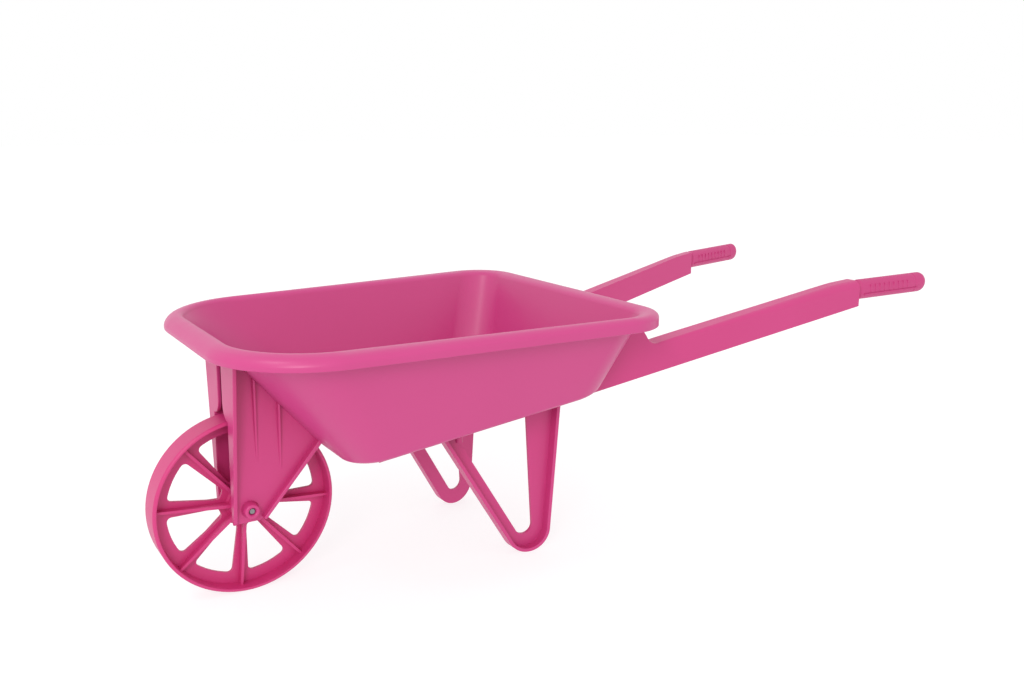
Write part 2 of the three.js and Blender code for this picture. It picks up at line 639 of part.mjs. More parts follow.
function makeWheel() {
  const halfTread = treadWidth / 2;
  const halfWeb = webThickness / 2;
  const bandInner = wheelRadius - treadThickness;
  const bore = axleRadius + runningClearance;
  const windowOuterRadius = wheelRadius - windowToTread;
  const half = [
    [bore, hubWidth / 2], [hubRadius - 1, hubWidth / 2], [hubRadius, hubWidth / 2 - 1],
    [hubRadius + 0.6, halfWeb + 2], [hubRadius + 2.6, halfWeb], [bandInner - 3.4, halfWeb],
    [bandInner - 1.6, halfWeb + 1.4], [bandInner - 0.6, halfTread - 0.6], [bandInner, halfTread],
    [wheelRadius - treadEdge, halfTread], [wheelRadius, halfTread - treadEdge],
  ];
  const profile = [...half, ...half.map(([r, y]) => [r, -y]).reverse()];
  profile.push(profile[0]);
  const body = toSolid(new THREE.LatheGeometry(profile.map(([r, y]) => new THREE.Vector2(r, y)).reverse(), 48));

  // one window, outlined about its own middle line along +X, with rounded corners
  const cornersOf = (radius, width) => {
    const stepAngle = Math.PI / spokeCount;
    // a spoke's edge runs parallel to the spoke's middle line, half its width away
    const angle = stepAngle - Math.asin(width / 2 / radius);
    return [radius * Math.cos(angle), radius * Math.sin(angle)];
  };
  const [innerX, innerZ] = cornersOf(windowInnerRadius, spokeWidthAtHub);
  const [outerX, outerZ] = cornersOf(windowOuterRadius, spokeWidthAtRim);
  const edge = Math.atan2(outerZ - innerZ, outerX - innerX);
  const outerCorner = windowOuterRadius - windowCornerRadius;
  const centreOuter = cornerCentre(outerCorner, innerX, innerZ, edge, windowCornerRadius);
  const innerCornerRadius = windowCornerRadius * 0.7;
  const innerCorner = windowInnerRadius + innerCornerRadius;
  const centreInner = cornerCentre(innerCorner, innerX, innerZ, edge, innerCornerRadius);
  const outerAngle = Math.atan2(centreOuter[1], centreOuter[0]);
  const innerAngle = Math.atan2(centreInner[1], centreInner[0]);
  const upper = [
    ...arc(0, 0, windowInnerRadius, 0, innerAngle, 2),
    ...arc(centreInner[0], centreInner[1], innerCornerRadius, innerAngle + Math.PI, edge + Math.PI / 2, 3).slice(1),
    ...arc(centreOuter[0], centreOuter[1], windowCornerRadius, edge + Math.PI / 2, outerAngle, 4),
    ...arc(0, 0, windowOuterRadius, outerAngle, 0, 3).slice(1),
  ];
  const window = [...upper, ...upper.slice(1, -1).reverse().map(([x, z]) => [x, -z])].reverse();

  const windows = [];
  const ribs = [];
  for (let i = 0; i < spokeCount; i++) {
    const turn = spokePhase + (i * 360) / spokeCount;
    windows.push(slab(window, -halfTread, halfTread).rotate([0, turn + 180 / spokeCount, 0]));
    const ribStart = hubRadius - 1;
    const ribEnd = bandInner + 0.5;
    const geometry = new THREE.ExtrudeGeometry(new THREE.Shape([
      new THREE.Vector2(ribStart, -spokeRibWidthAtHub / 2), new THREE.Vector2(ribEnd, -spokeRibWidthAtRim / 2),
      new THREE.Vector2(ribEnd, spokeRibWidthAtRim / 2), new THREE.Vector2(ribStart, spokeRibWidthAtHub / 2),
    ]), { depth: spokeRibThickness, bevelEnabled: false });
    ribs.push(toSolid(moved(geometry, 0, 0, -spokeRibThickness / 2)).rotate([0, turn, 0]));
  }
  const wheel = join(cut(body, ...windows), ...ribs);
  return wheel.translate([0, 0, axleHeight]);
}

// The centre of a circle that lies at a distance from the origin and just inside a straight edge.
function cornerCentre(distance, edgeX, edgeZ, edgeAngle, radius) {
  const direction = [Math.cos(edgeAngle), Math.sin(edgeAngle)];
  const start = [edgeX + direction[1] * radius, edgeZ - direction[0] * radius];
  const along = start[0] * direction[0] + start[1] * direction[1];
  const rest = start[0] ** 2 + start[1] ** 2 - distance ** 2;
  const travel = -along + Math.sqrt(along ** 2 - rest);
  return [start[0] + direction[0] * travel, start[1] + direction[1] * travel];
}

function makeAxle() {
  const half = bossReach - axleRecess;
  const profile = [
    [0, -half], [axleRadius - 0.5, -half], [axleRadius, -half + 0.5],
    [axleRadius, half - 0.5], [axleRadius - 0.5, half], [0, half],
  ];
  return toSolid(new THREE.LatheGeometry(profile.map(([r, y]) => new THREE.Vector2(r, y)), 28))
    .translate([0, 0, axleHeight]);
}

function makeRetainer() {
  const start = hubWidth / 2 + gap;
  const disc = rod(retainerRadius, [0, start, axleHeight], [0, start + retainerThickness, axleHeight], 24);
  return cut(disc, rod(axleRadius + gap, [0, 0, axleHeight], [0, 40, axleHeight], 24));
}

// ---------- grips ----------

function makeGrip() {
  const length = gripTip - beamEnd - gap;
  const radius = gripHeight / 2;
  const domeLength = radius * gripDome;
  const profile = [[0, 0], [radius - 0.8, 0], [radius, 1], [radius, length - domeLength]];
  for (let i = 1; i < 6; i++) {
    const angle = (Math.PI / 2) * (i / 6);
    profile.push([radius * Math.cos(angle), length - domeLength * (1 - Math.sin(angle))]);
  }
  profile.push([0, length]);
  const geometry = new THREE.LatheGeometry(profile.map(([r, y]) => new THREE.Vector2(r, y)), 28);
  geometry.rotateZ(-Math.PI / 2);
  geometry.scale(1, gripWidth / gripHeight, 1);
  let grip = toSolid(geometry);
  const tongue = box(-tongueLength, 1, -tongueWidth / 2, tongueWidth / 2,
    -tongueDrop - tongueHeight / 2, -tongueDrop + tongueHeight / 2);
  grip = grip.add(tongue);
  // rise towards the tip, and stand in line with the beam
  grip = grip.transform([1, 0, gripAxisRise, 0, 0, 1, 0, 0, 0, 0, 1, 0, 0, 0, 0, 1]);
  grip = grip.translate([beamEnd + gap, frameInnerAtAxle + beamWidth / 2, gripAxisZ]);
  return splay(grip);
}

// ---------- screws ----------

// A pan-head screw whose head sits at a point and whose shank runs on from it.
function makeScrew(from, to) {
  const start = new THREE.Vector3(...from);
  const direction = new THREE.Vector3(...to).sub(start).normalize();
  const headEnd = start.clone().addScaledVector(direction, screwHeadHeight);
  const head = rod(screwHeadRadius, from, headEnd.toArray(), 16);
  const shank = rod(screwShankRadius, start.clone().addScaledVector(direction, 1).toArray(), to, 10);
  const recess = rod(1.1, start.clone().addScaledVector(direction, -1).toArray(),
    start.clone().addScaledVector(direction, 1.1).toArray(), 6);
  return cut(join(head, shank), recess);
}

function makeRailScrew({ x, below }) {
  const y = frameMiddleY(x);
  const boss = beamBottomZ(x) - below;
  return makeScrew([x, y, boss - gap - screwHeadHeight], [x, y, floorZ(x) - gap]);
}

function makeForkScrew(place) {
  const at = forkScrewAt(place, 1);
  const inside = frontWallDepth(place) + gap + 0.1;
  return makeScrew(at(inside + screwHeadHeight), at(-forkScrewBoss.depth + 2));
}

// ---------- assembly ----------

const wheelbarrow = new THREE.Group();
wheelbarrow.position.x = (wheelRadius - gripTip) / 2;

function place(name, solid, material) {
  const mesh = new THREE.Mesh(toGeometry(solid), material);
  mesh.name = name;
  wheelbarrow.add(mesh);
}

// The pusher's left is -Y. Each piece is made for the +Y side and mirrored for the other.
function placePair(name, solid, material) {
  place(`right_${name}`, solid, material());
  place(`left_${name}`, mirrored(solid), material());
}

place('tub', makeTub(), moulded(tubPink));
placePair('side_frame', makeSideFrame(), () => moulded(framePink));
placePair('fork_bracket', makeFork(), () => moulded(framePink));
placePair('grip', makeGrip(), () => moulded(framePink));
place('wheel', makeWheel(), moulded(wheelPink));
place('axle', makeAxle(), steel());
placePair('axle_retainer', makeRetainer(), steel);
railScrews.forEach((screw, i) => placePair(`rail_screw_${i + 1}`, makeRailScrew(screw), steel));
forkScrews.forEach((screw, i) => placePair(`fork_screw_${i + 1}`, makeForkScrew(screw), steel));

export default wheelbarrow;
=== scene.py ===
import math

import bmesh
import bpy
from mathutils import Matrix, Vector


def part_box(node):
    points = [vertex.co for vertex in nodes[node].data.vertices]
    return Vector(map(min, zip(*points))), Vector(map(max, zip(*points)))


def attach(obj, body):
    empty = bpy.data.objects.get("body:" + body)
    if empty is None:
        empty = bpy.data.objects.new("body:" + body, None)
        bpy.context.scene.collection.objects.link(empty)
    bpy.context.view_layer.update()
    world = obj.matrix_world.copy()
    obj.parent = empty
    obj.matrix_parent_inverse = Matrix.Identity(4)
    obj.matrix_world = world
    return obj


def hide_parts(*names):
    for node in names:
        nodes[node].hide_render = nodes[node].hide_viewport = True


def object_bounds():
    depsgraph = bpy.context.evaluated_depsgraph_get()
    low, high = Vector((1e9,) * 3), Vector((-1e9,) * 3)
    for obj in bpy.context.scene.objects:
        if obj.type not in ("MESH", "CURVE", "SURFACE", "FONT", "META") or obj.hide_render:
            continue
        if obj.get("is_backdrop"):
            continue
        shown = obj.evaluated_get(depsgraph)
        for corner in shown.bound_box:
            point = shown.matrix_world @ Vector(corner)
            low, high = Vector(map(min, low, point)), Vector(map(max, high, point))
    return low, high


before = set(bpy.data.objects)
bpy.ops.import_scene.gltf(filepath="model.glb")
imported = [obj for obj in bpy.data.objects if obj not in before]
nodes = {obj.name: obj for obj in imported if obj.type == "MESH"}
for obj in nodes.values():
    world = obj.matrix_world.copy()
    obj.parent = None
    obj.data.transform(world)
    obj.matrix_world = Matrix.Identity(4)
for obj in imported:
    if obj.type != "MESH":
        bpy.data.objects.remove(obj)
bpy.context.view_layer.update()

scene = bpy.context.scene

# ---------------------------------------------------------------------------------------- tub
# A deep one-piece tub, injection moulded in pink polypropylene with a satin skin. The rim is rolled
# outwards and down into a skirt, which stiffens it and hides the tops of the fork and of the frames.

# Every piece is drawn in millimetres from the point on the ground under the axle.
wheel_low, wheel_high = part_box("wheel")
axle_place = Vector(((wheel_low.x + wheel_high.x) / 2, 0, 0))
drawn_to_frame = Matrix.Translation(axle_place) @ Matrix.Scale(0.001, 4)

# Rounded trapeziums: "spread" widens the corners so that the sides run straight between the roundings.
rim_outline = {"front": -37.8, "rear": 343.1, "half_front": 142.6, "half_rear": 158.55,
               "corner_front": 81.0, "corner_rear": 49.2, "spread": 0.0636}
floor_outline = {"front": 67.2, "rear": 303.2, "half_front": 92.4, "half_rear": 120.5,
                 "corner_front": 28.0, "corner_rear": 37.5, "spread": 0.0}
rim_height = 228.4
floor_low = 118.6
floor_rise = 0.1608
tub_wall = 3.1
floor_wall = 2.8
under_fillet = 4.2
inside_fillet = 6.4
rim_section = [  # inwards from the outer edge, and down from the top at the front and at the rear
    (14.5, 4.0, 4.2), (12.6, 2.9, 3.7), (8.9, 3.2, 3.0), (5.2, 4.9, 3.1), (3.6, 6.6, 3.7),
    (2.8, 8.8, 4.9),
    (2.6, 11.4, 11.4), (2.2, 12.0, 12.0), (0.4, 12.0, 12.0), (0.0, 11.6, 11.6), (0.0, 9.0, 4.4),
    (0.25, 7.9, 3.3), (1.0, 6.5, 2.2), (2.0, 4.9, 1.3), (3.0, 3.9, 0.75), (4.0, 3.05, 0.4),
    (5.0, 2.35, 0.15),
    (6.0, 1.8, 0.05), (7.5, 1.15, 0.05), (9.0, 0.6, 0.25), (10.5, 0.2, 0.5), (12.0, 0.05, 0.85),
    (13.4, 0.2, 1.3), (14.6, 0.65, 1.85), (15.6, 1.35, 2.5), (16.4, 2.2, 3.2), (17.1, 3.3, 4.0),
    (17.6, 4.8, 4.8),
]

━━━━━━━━

Starting at the line that contains "place('tub', makeTub(), moulded(tubPink));", set down every line up to and including the line that contains "shown = obj.evaluated_get(depsgraph)", exactly as given, and no other line.

### SOLUTION BELOW
place('tub', makeTub(), moulded(tubPink));
placePair('side_frame', makeSideFrame(), () => moulded(framePink));
placePair('fork_bracket', makeFork(), () => moulded(framePink));
placePair('grip', makeGrip(), () => moulded(framePink));
place('wheel', makeWheel(), moulded(wheelPink));
place('axle', makeAxle(), steel());
placePair('axle_retainer', makeRetainer(), steel);
railScrews.forEach((screw, i) => placePair(`rail_screw_${i + 1}`, makeRailScrew(screw), steel));
forkScrews.forEach((screw, i) => placePair(`fork_screw_${i + 1}`, makeForkScrew(screw), steel));

export default wheelbarrow;
=== scene.py ===
import math

import bmesh
import bpy
from mathutils import Matrix, Vector


def part_box(node):
    points = [vertex.co for vertex in nodes[node].data.vertices]
    return Vector(map(min, zip(*points))), Vector(map(max, zip(*points)))


def attach(obj, body):
    empty = bpy.data.objects.get("body:" + body)
    if empty is None:
        empty = bpy.data.objects.new("body:" + body, None)
        bpy.context.scene.collection.objects.link(empty)
    bpy.context.view_layer.update()
    world = obj.matrix_world.copy()
    obj.parent = empty
    obj.matrix_parent_inverse = Matrix.Identity(4)
    obj.matrix_world = world
    return obj


def hide_parts(*names):
    for node in names:
        nodes[node].hide_render = nodes[node].hide_viewport = True


def object_bounds():
    depsgraph = bpy.context.evaluated_depsgraph_get()
    low, high = Vector((1e9,) * 3), Vector((-1e9,) * 3)
    for obj in bpy.context.scene.objects:
        if obj.type not in ("MESH", "CURVE", "SURFACE", "FONT", "META") or obj.hide_render:
            continue
        if obj.get("is_backdrop"):
            continue
        shown = obj.evaluated_get(depsgraph)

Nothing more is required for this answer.